→ RECORD LIST:
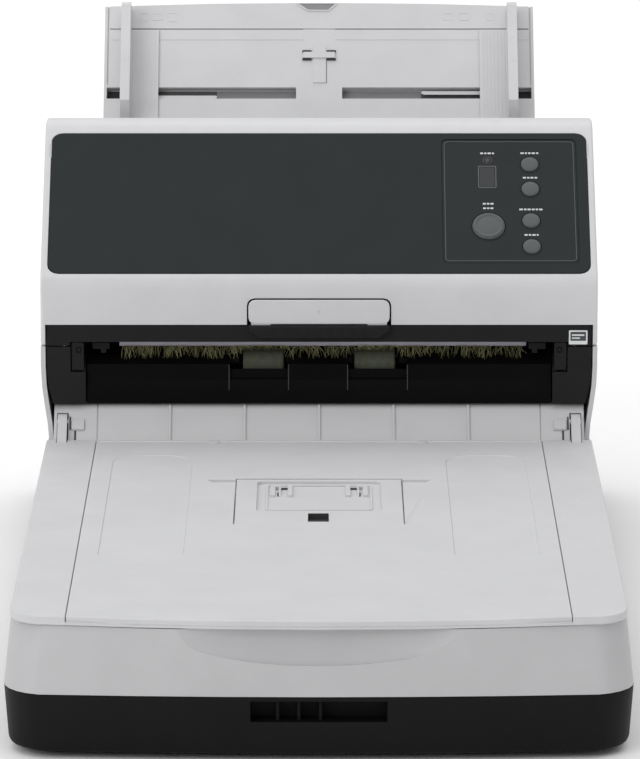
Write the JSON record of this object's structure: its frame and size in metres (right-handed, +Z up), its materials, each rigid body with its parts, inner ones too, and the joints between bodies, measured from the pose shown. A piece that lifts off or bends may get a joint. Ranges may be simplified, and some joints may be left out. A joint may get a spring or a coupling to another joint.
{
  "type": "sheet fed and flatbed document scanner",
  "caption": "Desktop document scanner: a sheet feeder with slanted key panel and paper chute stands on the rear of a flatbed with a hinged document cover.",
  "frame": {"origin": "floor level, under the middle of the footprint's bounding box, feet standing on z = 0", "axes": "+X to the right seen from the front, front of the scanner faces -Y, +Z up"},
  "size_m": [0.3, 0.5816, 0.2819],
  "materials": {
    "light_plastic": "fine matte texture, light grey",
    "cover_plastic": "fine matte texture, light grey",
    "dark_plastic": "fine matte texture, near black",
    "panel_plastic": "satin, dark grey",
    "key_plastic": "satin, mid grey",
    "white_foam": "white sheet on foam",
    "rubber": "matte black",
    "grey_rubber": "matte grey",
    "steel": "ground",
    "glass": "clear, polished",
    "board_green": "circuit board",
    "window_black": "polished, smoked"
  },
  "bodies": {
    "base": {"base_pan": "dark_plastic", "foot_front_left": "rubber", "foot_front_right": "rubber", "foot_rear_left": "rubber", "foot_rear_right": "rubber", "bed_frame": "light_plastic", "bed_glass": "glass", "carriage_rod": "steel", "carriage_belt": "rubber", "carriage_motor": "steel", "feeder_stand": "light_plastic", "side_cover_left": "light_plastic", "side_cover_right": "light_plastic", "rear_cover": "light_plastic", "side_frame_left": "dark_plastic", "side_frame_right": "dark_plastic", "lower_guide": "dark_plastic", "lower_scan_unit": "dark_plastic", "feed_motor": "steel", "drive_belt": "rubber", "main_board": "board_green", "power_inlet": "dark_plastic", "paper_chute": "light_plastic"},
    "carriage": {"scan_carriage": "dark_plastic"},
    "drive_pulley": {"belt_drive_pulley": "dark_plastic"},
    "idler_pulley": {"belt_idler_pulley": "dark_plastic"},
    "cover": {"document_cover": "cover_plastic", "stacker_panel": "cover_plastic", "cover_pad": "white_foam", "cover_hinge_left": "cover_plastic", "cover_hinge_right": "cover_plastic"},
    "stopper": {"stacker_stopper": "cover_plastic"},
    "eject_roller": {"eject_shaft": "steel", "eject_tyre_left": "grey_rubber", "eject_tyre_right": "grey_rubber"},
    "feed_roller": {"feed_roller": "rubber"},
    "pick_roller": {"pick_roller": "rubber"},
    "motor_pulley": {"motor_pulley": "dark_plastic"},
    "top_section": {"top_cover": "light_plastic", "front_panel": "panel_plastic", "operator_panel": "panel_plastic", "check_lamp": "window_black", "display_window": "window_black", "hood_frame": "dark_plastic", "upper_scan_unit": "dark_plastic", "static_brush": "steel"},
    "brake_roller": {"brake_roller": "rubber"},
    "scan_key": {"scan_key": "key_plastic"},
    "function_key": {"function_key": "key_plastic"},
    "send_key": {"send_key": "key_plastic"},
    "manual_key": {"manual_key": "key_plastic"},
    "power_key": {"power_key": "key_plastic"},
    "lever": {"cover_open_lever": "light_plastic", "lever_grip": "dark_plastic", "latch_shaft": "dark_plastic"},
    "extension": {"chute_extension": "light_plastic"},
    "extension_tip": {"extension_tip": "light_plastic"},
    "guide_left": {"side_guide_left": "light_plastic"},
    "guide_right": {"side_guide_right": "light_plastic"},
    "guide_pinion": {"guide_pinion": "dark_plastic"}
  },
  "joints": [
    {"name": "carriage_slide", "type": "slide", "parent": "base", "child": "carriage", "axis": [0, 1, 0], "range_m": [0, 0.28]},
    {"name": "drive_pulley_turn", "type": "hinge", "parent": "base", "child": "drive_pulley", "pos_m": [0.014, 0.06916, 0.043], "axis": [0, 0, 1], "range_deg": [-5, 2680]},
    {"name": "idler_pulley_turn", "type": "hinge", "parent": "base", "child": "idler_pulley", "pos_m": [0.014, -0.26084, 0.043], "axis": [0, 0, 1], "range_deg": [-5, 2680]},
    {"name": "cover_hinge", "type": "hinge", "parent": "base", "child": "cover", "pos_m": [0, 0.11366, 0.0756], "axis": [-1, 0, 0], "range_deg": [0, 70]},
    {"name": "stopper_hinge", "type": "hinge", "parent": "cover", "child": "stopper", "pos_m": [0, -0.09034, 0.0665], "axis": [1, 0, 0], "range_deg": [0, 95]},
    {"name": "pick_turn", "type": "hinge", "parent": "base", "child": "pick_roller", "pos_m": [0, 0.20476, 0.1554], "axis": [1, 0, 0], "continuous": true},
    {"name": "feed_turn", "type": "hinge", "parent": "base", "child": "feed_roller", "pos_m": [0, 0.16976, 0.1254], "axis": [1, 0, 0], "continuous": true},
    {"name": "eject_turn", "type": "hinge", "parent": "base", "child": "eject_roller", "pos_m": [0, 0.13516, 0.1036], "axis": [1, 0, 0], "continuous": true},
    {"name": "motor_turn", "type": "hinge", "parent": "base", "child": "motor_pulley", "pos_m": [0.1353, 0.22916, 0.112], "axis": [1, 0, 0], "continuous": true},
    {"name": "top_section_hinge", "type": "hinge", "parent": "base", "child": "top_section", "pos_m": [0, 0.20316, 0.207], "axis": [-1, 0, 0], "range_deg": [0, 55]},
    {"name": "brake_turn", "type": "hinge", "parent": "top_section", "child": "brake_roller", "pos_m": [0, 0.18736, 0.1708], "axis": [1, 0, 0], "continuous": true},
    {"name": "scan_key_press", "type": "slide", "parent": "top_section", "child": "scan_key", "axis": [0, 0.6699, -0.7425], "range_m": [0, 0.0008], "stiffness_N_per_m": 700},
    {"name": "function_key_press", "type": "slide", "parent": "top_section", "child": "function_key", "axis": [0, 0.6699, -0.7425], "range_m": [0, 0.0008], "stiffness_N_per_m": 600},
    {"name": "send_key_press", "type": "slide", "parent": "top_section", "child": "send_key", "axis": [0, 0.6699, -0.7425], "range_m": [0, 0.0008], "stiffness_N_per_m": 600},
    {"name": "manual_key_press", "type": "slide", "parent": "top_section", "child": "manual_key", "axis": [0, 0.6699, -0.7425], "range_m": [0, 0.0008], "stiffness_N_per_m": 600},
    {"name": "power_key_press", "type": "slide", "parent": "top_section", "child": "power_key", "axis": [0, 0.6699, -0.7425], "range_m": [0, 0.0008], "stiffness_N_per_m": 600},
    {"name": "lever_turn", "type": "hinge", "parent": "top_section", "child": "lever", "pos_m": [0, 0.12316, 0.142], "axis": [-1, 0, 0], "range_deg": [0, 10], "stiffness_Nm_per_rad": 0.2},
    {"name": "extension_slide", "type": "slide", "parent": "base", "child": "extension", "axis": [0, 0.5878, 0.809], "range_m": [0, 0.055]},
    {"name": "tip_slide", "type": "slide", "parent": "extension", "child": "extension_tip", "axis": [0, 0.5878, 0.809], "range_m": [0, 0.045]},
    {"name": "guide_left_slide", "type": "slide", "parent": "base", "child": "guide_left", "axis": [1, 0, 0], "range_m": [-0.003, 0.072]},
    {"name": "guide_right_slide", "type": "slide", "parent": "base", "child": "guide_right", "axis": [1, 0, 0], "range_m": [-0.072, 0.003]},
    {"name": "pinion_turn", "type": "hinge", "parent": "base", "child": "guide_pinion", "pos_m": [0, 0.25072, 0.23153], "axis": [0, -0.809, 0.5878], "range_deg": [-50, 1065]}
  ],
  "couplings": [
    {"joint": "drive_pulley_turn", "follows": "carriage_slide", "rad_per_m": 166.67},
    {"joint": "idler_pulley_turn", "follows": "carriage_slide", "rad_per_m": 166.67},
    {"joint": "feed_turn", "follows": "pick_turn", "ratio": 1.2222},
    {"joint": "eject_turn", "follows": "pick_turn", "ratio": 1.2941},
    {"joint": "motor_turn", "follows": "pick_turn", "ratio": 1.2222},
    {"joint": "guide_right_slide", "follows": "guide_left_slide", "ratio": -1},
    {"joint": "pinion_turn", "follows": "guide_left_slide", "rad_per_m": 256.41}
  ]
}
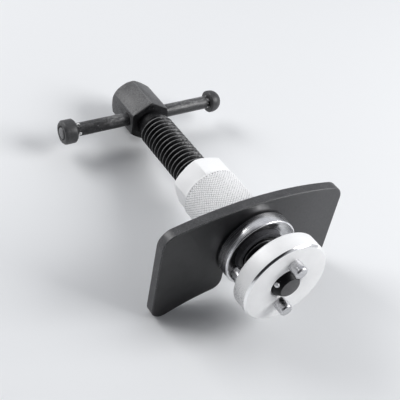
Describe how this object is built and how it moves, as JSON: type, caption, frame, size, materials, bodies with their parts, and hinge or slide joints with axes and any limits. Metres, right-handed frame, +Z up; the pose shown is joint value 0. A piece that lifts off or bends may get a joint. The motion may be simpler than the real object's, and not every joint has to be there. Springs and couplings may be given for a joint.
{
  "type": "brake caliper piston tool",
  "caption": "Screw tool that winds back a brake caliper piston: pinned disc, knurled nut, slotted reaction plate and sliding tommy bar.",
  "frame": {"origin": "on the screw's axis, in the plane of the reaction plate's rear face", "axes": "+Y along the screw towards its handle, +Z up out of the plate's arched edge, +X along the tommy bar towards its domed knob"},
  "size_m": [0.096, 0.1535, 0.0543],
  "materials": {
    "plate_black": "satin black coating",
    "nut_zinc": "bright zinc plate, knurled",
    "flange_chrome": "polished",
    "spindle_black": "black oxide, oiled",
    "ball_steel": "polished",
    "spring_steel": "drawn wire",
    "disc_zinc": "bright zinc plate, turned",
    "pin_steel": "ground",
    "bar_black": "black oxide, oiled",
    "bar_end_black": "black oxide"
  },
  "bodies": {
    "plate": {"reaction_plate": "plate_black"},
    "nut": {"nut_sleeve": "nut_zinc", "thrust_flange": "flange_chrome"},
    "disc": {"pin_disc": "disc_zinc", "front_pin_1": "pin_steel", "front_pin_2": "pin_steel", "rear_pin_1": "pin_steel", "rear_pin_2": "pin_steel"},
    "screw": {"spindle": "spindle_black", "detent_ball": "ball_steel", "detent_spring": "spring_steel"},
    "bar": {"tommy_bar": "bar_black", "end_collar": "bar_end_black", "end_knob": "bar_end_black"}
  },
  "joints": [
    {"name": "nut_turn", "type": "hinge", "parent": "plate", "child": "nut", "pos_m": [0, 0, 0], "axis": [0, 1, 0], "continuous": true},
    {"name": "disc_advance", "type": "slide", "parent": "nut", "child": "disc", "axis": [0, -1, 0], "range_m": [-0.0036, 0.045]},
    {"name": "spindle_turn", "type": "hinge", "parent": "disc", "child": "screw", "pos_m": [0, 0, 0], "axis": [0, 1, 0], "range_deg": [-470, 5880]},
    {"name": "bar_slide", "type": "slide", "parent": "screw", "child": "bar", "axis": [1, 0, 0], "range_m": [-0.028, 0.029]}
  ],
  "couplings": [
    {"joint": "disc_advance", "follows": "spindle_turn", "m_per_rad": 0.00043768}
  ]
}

→ TASK GOAL:
Pick out, from the lines above, every one that contains the string "shown".

→ THE OUTPUT:
Write the JSON record of this object's structure: its frame and size in metres (right-handed, +Z up), its materials, each rigid body with its parts, inner ones too, and the joints between bodies, measured from the pose shown. A piece that lifts off or bends may get a joint. Ranges may be simplified, and some joints may be left out. A joint may get a spring or a coupling to another joint.
Describe how this object is built and how it moves, as JSON: type, caption, frame, size, materials, bodies with their parts, and hinge or slide joints with axes and any limits. Metres, right-handed frame, +Z up; the pose shown is joint value 0. A piece that lifts off or bends may get a joint. The motion may be simpler than the real object's, and not every joint has to be there. Springs and couplings may be given for a joint.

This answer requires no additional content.